[THE WHITE SQUADRON'S FAREWELL SALUTE]
To the Body of
CAPTAIN JOHN ERICSSON
(New York Bay, August 25, 1890)

Copyright, 1891, by Edward Moran.

XII.
THE WHITE SQUADRON'S FAREWELL SALUTE TO THE BODY OF CAPTAIN JOHN ERICSSON.
New York Bay, August 25, 1890.[O]

No more fitting funeral cortege could have been devised than the one which, on August 25, 1890, conveyed to Sweden, to their last resting-place, the remains of the great engineer, John Ericsson, whose inventive genius had clad the wooden navies of the world in armor of impenetrable iron and steel. Little had he dreamt when, in 1839, at the age of thirty-six (he was born at Vermland, Sweden, on July 31, 1803) he came to the United States in one of the old wooden ships of that day after a weary journey of many weeks—as yet comparatively unknown to fame—that at the time of his death, on March 8, 1889, in the city of New York, almost twenty-seven years to a day after the epoch-making battle of his "Monitor" with the "Merrimac," his name would be on every tongue in every land, and that the Government of the United States would deem it an honor to place the magnificent protected cruiser "Baltimore" of the United States Navy at the disposal of his native country on his farewell journey from our shores to his long home, amid the salutes, to their flag-ship, of the other giants of the White Squadron and the reverent tokens of grief and respect displayed on all the shipping in the harbor, as the

funeral convoy slowly plied her way towards the ocean, with the flags of Sweden and the United States waving at half mast over her decks.
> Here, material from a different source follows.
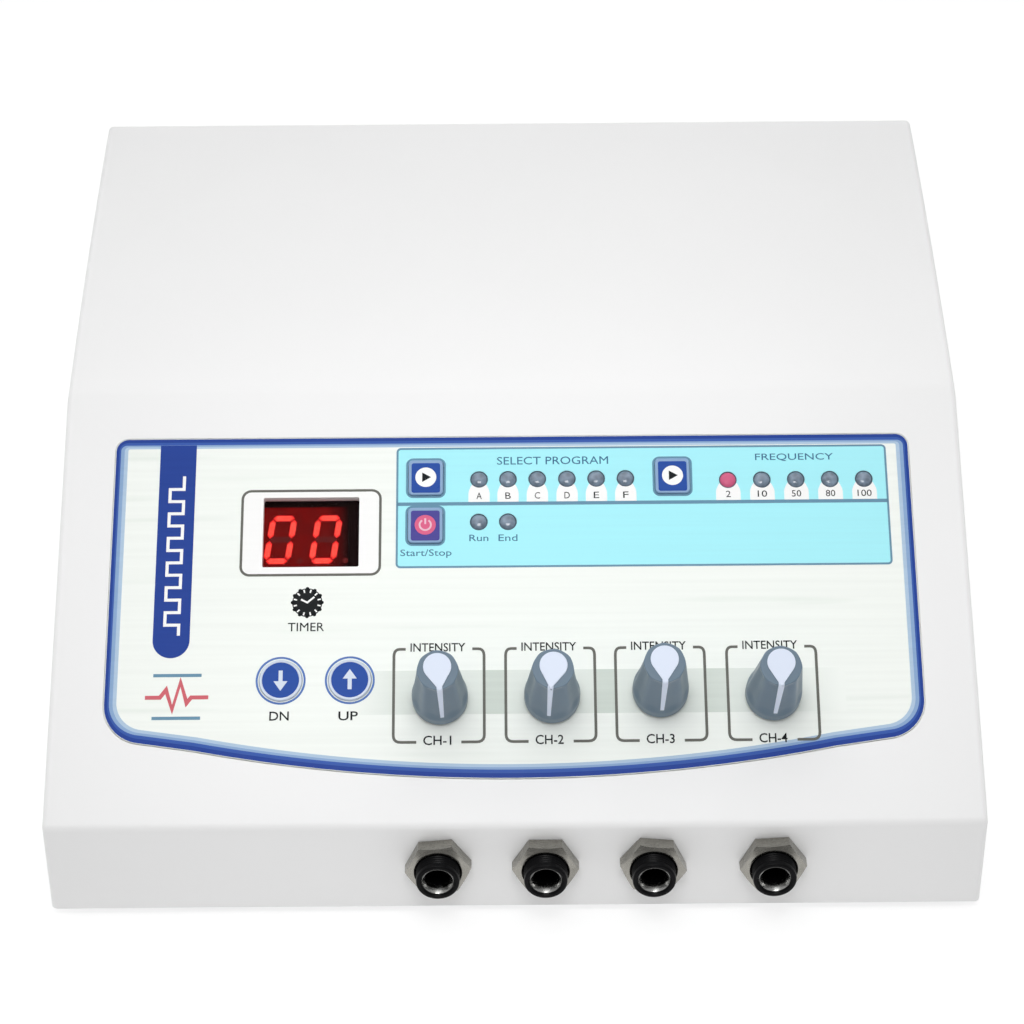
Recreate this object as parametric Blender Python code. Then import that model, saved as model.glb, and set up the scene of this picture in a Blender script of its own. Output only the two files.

It is this impressive panorama which the artist spreads before us in this canvas, which was the sensation of the Spring exhibition of 1891 at the National Academy of Design in New York. In this picture he has delineated details of the shipping from sketches made by himself at the time and a careful study of our war vessels, as holds likewise true of the next succeeding and last picture of this series. There is something impressively grand and solemn about this painting, associated as it is with the story of the great inventor. The sky is superb, and the water has that realistic motion without turbulence which only Edward Moran could depict, while the white gleaming sister ships of the "Baltimore" in the background on the right, the shipping in the harbor of all descriptions and sizes in more sombre hue on the left, and the Statue of Liberty looming up in the rear, stand like sentinels on guard as the great white cruiser, with its flags at half mast and its stacks sending forth, like a veil of mourning, a cloud of black smoke—ploughs with foam encircled prow majestically through the water, like a great living, breathing, moving thing.

As this creation of the artist perpetuates the tribute of national gratitude to the great inventor of the first "Monitor," so, it may be said, a fitting tribute has been paid to the picture itself through its reproduction in a superb etching by another great American artist, his own brother, Thomas Moran.

That the United States Navy should take so deep an interest in paying the last honors to John Ericsson, with an Admiral of the Navy, Daniel L. Braine, superintending the ceremonies, and a future Admiral, Winfield Scott Schley, commanding the funeral convoy, is not surprising, for to Ericsson it owed not only the bomb-proof

floating fortresses of the ocean, but the screw propeller, first applied in the construction of the United States man-of-war "Princeton," with propelling machinery under the water line out of the reach of shot. The first steam fire-engine ever constructed in the United States was also the work of Ericsson in 1841, and many and varied were the other inventions of his creative brain. But the greatest service rendered by Ericsson was in the construction of the "Monitor," not only on account of the immediate, almost inestimable benefit which it conferred in saving the United States Navy from destruction by the Confederate iron-clad "Merrimac," in 1862, but also, still more, in view of the impetus which it gave to the development of marine craft to their present perfection and in almost revolutionizing the entire science of naval warfare.